If you are using your own laptop

Press knit one final time. You will have created two files; a .Rmd file containing your code and a .html file for viewing your finished document.

Find the html and RmD files in your Lab 1 folder on your computer. Double click the html file to open it in your browser and check it’s the one you want to submit.

You need to submit BOTH of these files on the relevant Canvas assignment page.

You can also add comments to your submission as needed on the canvas page, or you can message Dr G.

Find them in your STAT462 folder on your computer

Figure 0.7: Find them in your STAT462 folder on your computer

If you are using Posit Cloud online

  1. Press knit one final time. You will have created two files; a .Rmd file containing your code and a .html file for viewing your finished document.

  2. Go to the files tab an click on the little check-box by the RmD file. Then click the blue “more button” and press export. Save onto your computer.

How do download the files from PositCloud

Figure 0.8: How do download the files from PositCloud

  1. Uncheck the .RmD box and click the box by the html file. Then click the blue “more button” and press export. Save onto your computer.

You need to submit BOTH of these files on the relevant Canvas assignment page.

You can also add comments to your submission as needed on the canvas page, or you can message Dr G.


CHECK YOUR GRADE!

RUBRIC

This is how you will be graded (percent)

  • HTML FILE SUBMISSION - 10 marks

  • RMD CODE SUBMISSION - 10 marks

  • MARKDOWN/CODE STYLE - 15 MARKS
    How to get full marks for this:

    • Your YAML code is working e.g. when you press knit, you see your author name, a table of contents etc etc (see step 4)
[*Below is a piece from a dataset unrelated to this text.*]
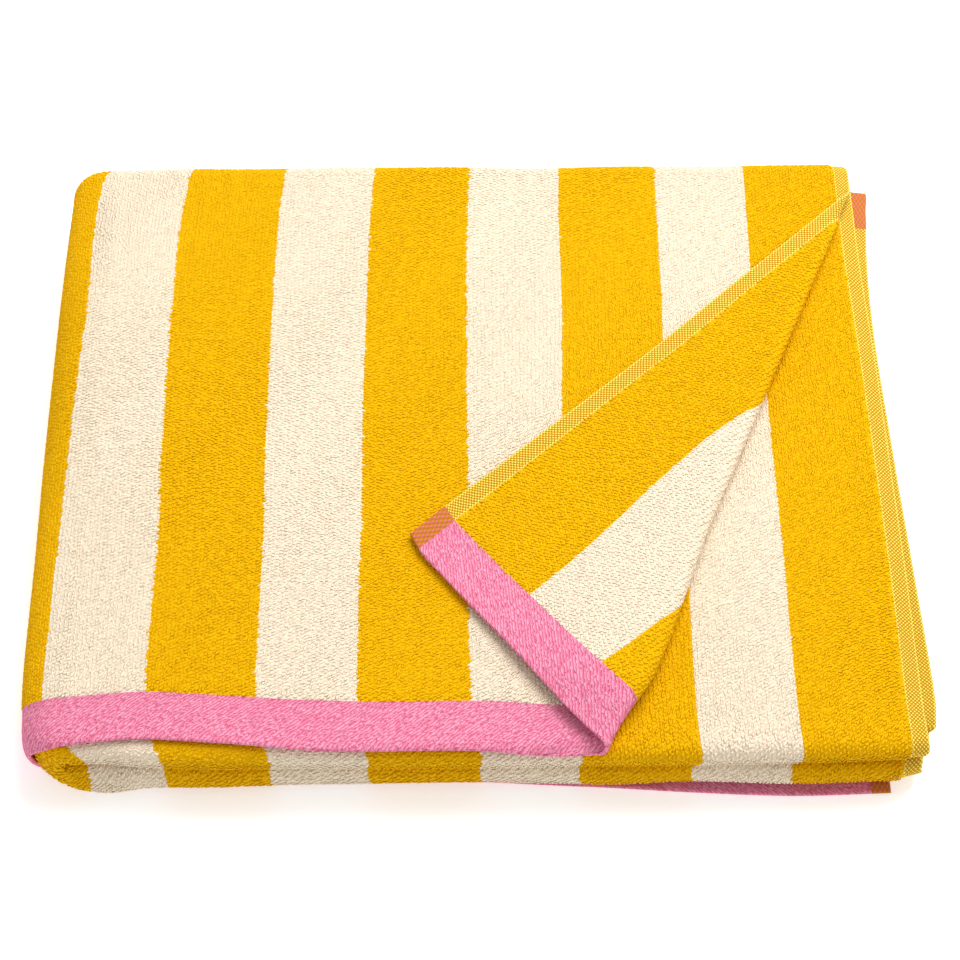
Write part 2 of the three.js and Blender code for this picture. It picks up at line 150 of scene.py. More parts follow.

    • Your code and document is neat and easy to read. LOOK AT YOUR HTML FILE IN YOUR WEB-BROWSER BEFORE YOU SUBMIT. For example:

      • There is a spell check next to the save button.

      • You have written in full sentences and it is clear what question your answers are referring to.

      • You have included units!

      • You have included formatting like headings/subheadings and bullets. Many people make typos with the headings. The easiest way to do it is to use visual mode, then highlight the text and click Header 1, Header 2 etc.

  • WRITTEN QUESTIONS/R-MARKDOWN: 15 MARKS
    You have answered the questions in Step 5 clearly and thoughtfully in a way I could use as a class example.

  • R-CODING: 15 MARKS
    You have managed to successfully complete all the code challenges

  • MPG ANALYSIS: 15 MARKS
    You included all the code and successfully answered the questions, providing reasoning where appropriate

[80 marks total]

Overall, here is what your lab should correspond to:

POINTS Approx grade What it means
98-100 A* Exceptional.  Above and beyond.  THIS IS HARD TO GET.
93-98 A Everything asked for with high quality.   Class example
85-93 B+/A- Solid work but the odd mistake or missing answer in either the code or interpretation
70-85 B-/B Starting to miss entire/questions sections, or multiple larger mistakes. Still a solid attempt. 
60-70 C/C+ It’s clear you tried and learned something.  Just attending labs will get you this much as we can help you get to this stage
40-60 D You submit a single word AND have reached out to Dr G or Aish for help before the deadline (make sure to comment you did this so we can check)
30-40 F You submit a single word……. ANYTHING.. Think, that’s 30-40 marks towards your total….
0+ F Didn’t submit, or incredibly limited attempt.